A metà degli anni Settanta infatti ero un bambino che frequentava le scuole elementari e alle cinque del pomeriggio mi piazzavo in cucina davanti ad un enorme televisore in bianco e nero in trepidante attesa di Avventura. Si trattava ovviamente, come tutti quelli della mia generazione sanno bene, del programma della RAI che andò in onda per un decennio a partire dalla metà degli anni ’60 all’interno della TV dei ragazzi. Un programma di documentari che spalancavano finestre su un mondo sconosciuto e che ha fatto viaggiare con la fantasia migliaia di ragazzi portandoli in luoghi mai visti. Montagne impervie, savane sconfinate, abissi marini, animali selvaggi, terre inesplorate. E io mi immedesimavo in quelle storie e sognavo di diventare da grande un esploratore, un antropologo, un naturalista e chissà cos’altro.
Il programma aveva due sigle musicali iconiche. Quella di apertura era She came in through the bathroom window dei Beatles, nella celeberrima versione di un Joe Cocker ispiratissimo che urlava dal microfono scuotendoti dentro come un tamburo mentre sullo schermo scorrevano le immagini dei documentari intervallate da quelle di un cameramen che volteggiava su se stesso con la cinepresa tra le mani. La sigla di chiusura del programma era invece, appunto, A salty dog , dove il canto epico e la malinconica melodia dei Procol Harum, si spandevano per la casa nutrendo la mia immaginazione mentre il teleschermo trasmetteva scene di un'imbarcazione che fluttuava tra onde enormi e venti di burrasca affrontando il mare in tempesta.
Così appena iniziavano le note di A salty dog quella musica mi trascinava all’istante dentro il suo mondo fatto di poesia, avventura e oceani da conquistare. Era come essere in un romanzo di Conrad a navigare per chi sa quali mari a bordo di chissà quale veliero, magari durante un ammutinamento. Oppure essere come il capitano Achab e il suo sottufficiale Starbuck a bordo del Pequod persi con l’equipaggio tra le onde alla ricerca della Balena Bianca.

“All hands on deck, we've run afloat!" I heard the captain cry
Across the straits, around the Horn: how far can sailors fly?
A twisted path, our tortured course, and no one left alive
We sailed for parts unknown to man, where ships come home to die”

"Tutti in coperta, stiamo andando alla deriva!" Ho sentito il capitano gridare.
Attraverso gli stretti, oltre Capo Horn: quanto lontano possono volare i marinai?
Un percorso contorto, la nostra rotta tortuosa, senza che alla fine qualcuno sia sopravvissuto.
Abbiamo navigato in luoghi sconosciuti all'uomo dove le navi vanno a morire”.


La musica andava avanti, e alle pizzicate degli archi si sovrapponevano i colpi della batteria fin quando la musica rock si confonde con quella d’orchestra diventando pura narrazione.
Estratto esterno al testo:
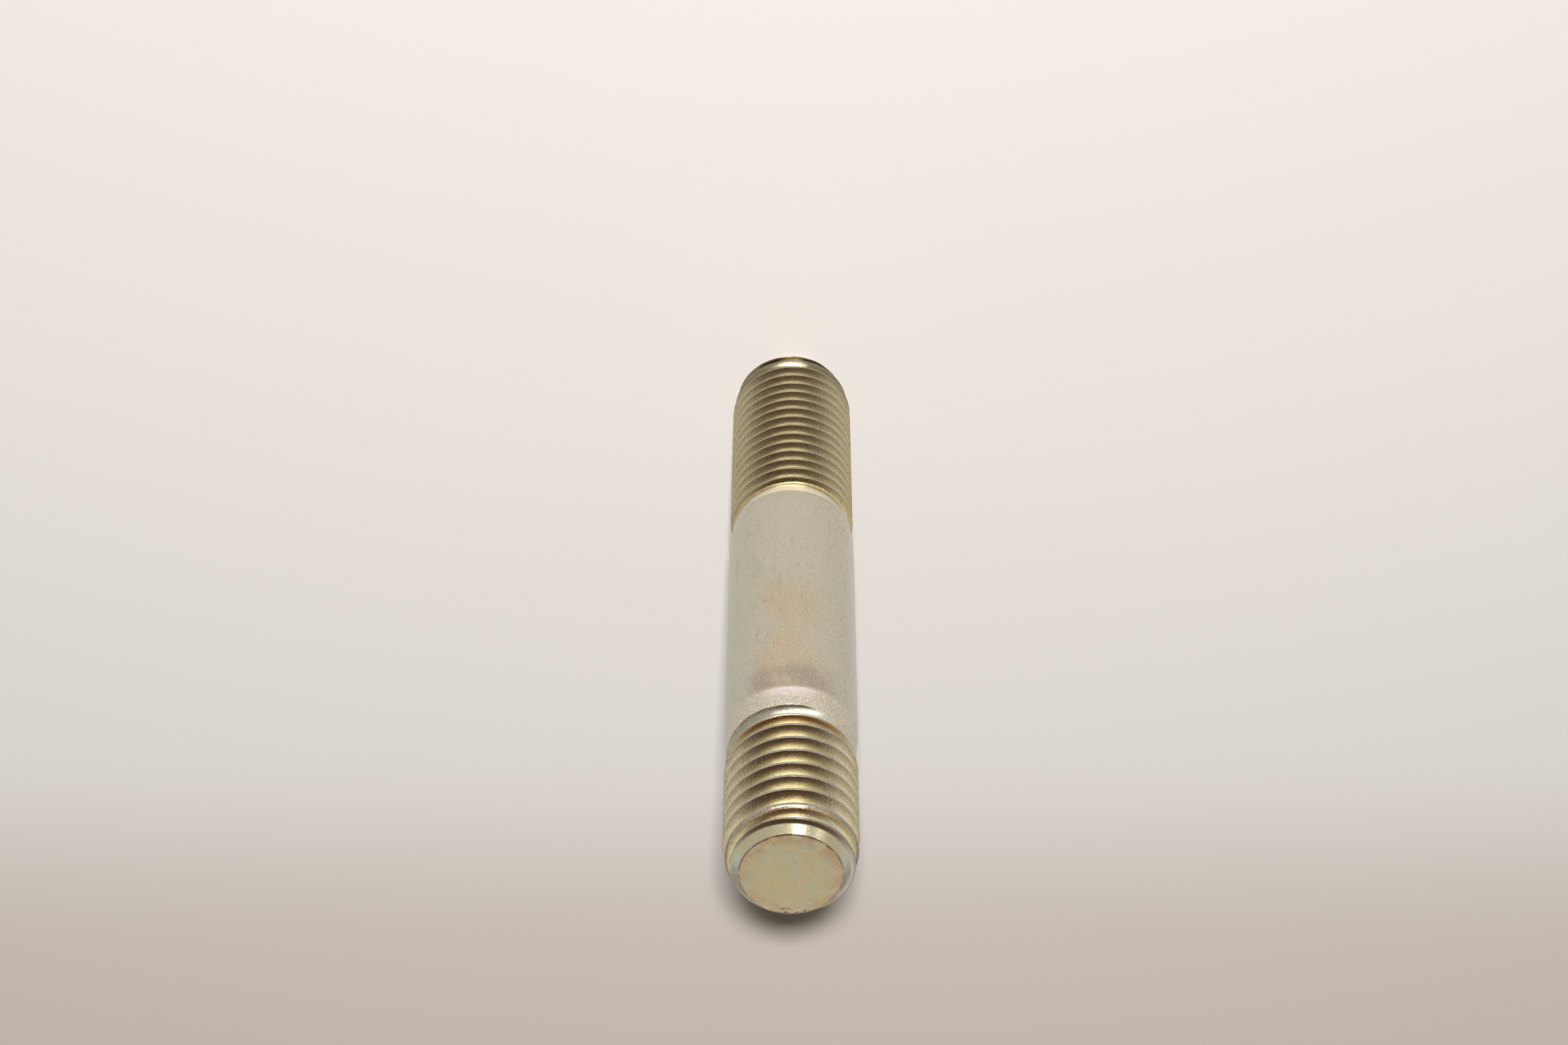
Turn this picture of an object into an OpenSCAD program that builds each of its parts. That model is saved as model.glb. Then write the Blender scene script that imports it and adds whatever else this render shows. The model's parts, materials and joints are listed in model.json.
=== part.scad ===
// Double-ended stud bolt: one steel bar with a plain shank and a right-hand metric thread on
// each end. It stands on the flat of its fine-threaded end, with its axis along +Z.

/* [Shank] */
// diameter of the plain shank
shank_d = 12; // [10:0.1:16]
// length of the shank at its full diameter
shank_len = 28.8; // [5:0.1:80]

/* [Crests] */
// how much less the thread crests measure across than the shank
crest_under = 0.1; // [0:0.02:0.4]
// how far the bar sinks below the crests at each neck, where the thread dies out
neck_drop = 0.25; // [0:0.05:0.6]

/* [Ends] */
// height of the 45 degree chamfer round each flat end
chamfer = 1; // [0.4:0.1:2]
// how far the bar at the top of the chamfer lies below the full crests
lead_drop = 0.45; // [0.1:0.05:0.8]
// length from the chamfer to the first crest at full height
lead_len = 2.6; // [0.5:0.1:5]

/* [Coarse thread, upper end] */
// pitch of the coarse thread
coarse_pitch = 1.75; // [1:0.05:2.5]
// length of the bar with crests at full height
coarse_full = 9.8; // [5:0.1:30]
// length from the last full crest to the neck
coarse_runout = 1.5; // [0.8:0.1:4]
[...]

E quando il pezzo finiva, c’era ancora il suono dei gabbiani e del mare in sottofondo che ti cullava per qualche istante, come volesse accompagnarti dolcemente verso la realtà, senza dolore, senza farti svegliare bruscamente dal sogno.

“A salty dog, this seaman's log: your witness my own hand”
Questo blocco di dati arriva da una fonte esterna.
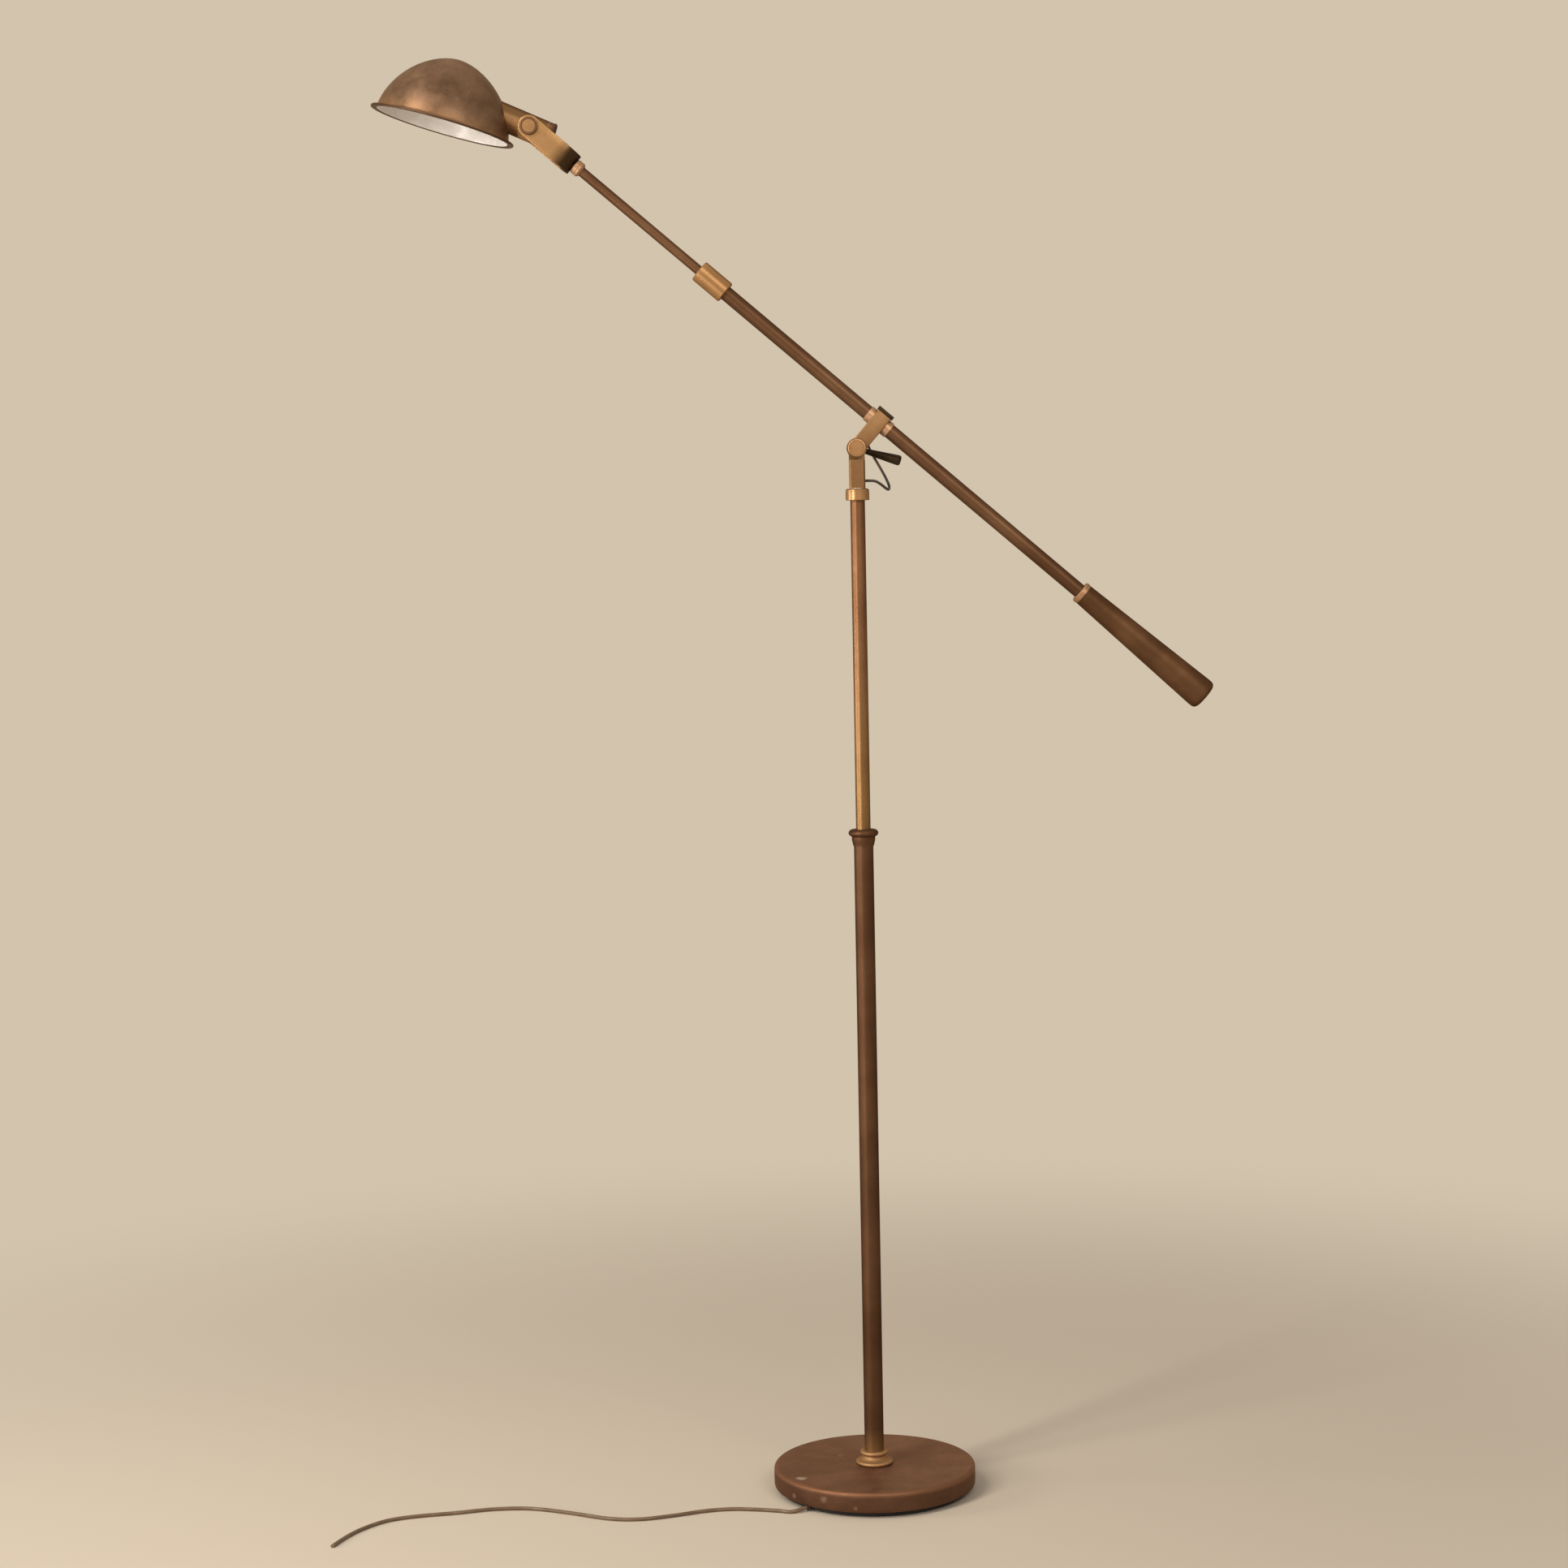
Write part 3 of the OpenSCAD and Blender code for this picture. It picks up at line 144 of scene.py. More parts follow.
# %% A tube along a route
def lead_tube(name, route, radius, sides=20):
    """A closed tube mesh. Its UV map runs along the lead in metres and once round it."""
    rings, normal = [], Vector((0, 0, 1))
    for i, point in enumerate(route):
        ahead = (route[min(i + 1, len(route) - 1)] - route[max(i - 1, 0)]).normalized()
        normal = (normal - ahead * normal.dot(ahead)).normalized()
        side = ahead.cross(normal)
        rings.append([point + radius * (math.cos(t) * normal + math.sin(t) * side)
                      for t in (2 * math.pi * k / sides for k in range(sides))])
    count = len(rings)
    points = [p for ring in rings for p in ring] + [route[0], route[-1]]
    faces = [(i * sides + k, i * sides + (k + 1) % sides,
              (i + 1) * sides + (k + 1) % sides, (i + 1) * sides + k)
             for i in range(count - 1) for k in range(sides)]
    faces += [((k + 1) % sides, k, count * sides) for k in range(sides)]
    base = (count - 1) * sides
    faces += [(base + k, base + (k + 1) % sides, count * sides + 1) for k in range(sides)]
    mesh = bpy.data.meshes.new(name)
    mesh.from_pydata(points, [], faces)
    along, at = [0.0], 0.0
    for a, b in zip(route, route[1:]):
        at += (b - a).length
        along.append(at)
    layer = mesh.uv_layers.new(name="UVMap")
    for face in mesh.polygons:
        face.use_smooth = face.index < (count - 1) * sides
        around = [v % sides for v in face.vertices]
        for loop, v in zip(face.loop_indices, face.vertices):
            k = v % sides
            if k == 0 and max(around) == sides - 1:
                k = sides
            ring = min(v // sides, count - 1)
            layer.data[loop].uv = (along[ring], k / sides)
    piece = bpy.data.objects.new(name, mesh)
    bpy.context.scene.collection.objects.link(piece)
    return piece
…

“Un lupo di mare, questo diario di bordo: il tuo testimone, la mia stessa mano”


Son passati più di quarant’anni da quando ascoltavo A salty dog davanti ad uno schermo in bianco e nero. Quel mondo non esiste più. Un universo che albergava fuori e dentro quel bambino ingenuo di otto anni fatto di fame di conoscenza, voglia di avventura e speranze ancora intatte. Quel mondo non esiste più. O forse è solo nascosto dentro qualche angolo sperduto della mia memoria, conservato dentro qualche cassetto abbandonato assieme alle letture giovanili di Hemingway e Salgari, alimentato da una fiammella che arde ancora vitale, nonostante tutto, e che aspetta solo di essere riportato a galla.